My mother and my father met in Mexico. He could have been Mexican, being dark-skinned and black-haired, but he was not. He was a suave American with native American filling out a quarter or an eighth of his blood — I forget which, remember only that he lived on the wild side, spoke Spanish and wooed my mother under the big shadowy moon.

She was in Mexico with her mother for the winter break, their annual trip. She was 21, and she had grown thin and elegant after a chubby adolescence. I imagine her, her life a desert right then. She had taken some classes at a junior college, and she was a model, and she was just waiting for the right man, because that’s what girls did in those days. She had learned how to care for a man, how to be wily and sweet, how to be not too smart, but cultured. None of it really fit her. Her older sister, a ballerina, artist, musician, and beautiful too throughout those awkward adolescent years, took all the awards for grace and poise. My mother learned to repress the wildness that got her kicked out of three schools; she learned to walk with a book on her head, and to nod, and to smile demurely. But my father walked up to her one night in Mexico, and held out his hand, and she went with him.

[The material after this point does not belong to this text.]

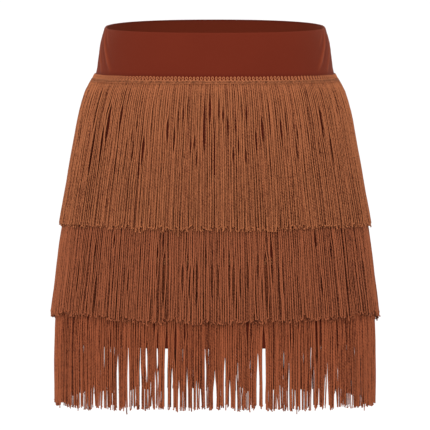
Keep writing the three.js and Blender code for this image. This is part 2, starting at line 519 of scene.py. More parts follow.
class Value:
    """A shader socket that adds a Math node for each operator used on it."""

    def __init__(self, shader: "Shader", socket: bpy.types.NodeSocket) -> None:
        """Wraps a socket.

        Args:
            shader: The node tree that the socket is in.
            socket: The output to wrap.
        """
        self.shader = shader
        self.socket = socket

    def _math(self, operation: str, *values: Union["Value", float]) -> "Value":
        """A Math node on some values."""
        return self.shader.node("ShaderNodeMath", {"operation": operation}, dict(enumerate(values)))

    def __add__(self, other: Union["Value", float]) -> "Value":
        """self + other"""
        return self._math("ADD", self, other)

    __radd__ = __add__

    def __sub__(self, other: Union["Value", float]) -> "Value":
        """self - other"""
        return self._math("SUBTRACT", self, other)

    def __rsub__(self, other: Union["Value", float]) -> "Value":
        """other - self"""
        return self._math("SUBTRACT", other, self)

    def __mul__(self, other: Union["Value", float]) -> "Value":
        """self * other"""
        return self._math("MULTIPLY", self, other)

    __rmul__ = __mul__

    def sine(self) -> "Value":
        """The sine of the value, moved to run from 0 to 1."""
        return self._math("SINE", self) * 0.5 + 0.5

    def zigzag(self, period: float) -> "Value":
        """Rises from 0 to half a period and falls again, over and over."""
        return self._math("PINGPONG", self, period / 2)

    def clamped(self) -> "Value":
        """The value held between 0 and 1."""
        return self.shader.node("ShaderNodeClamp", {}, {"Value": self})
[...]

They fled to the Northwest. They made wild love in the trees and on the beach. They found a church, a little white church in a little water-front town. They got married there, when I was already splitting and turning inside her, growing fingernails, my heart beating. But it was 1964 by then, and spring winds blew down the coastline, shook their little wooden house up on its pilings above the heartbeat of the tide.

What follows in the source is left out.